Askye, speaking from my experience of having to ask repeatedly for help with things that other people apparently found obvious: You are 100% not alone in this.
Very cool, Cashmere! That gives me a lot of hope for the future.
I know I am not alone and I believe it . I felt like I was doing a good job of handling this, radically accepting things except it may have been more suppress my feelings and deny that's what I'm doing than radical acceptance. But the little spiral I've been on hasn't been that bad. Even 2 years ago I probably wouldn't have even gotten the unemployment application done by now and I am not sure how functional I would be
I went and found a 15 minute low impact work out on YouTube and did that and then paced in the backyard some. I'm sitting here watching birds flit into the mulberry tree.
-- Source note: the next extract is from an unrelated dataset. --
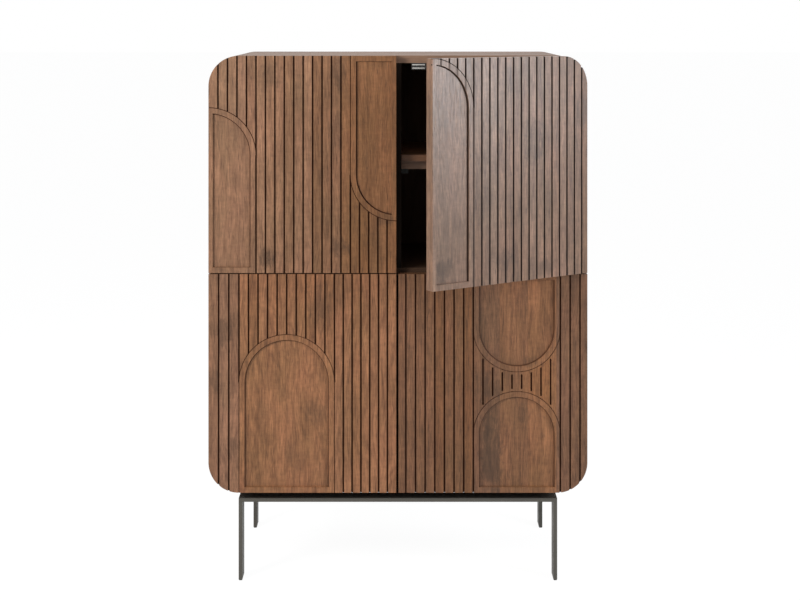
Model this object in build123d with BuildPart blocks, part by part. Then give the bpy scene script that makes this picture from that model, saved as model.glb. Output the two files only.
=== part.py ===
from build123d import *
from math import cos, radians, sin
import os

os.makedirs("parts", exist_ok=True)

# ---- overall size ------------------------------------------------------------
cabinet_w = 1000.0
body_h = 1153.0
leg_frame_h = 239.0
cabinet_d = 490.0
corner_r = 80.0

# ---- boards ------------------------------------------------------------------
board_t = 20.0
divider_t = 18.0
back_t = 8.0
back_clearance = 0.3
inner_setback = 2.0
shelf_t = 17.0

# ---- doors -------------------------------------------------------------------
door_t = 27.0
row_gap = 3.0
row_rise = 1.7
left_stile_gap = 4.5
right_stile_gap = 1.5
door_standoff = 2.5
open_angle = 33.7

# ---- carving -----------------------------------------------------------------
groove_w = 4.4
groove_d = 5.0
line_w = 2.2
line_d = 1.6
rim_w = 14.5
edge_rim_w = 11.0
field_d = 6.0
field_draft = 12.0
blind_end = 7.0
cut_over = 5.0
half_arch_r = 125.5
half_arch_leg = 310.8
hanging_arch_r = 121.0
hanging_arch_leg = 314.5
tall_arch_w = 252.0
tall_arch_leg = 291.5
tall_arch_from_edge = 80.5
small_arch_w = 229.5
small_arch_leg_low = 152.5
small_arch_apart = 51.5
small_arch_from_edge = 71.5
slat_pitch = 25.0
end_slat_w = 19.5

# ---- shelves and rails -------------------------------------------------------
upper_shelf_rise = 282.3
lower_shelf_rise = 268.0
shelf_setback = 15.5
rail_h = 24.0
rail_t = 18.0
rail_setback = 50.0
block_h = 12.0
block_w = 19.0
block_d = 30.0
rear_block_inset = 40.0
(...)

Hopefully this year we will be able to harvest them before the birds eat them all . I'm going to get up and work on a small section of cleaning somewhere. The replacement headset is ready at WalMart and I'll get it when I pick up my groceries.
And I got stuff to make burritos or something so I'm going to make something Mexican inspired tomorrow because that makes me happy.
Cashmere that is awesome about Wisconsin it's the kind of news that makes me feel hopeful.
Cashmere I saw her tweet retweeted yesterday, so fun! Good on her!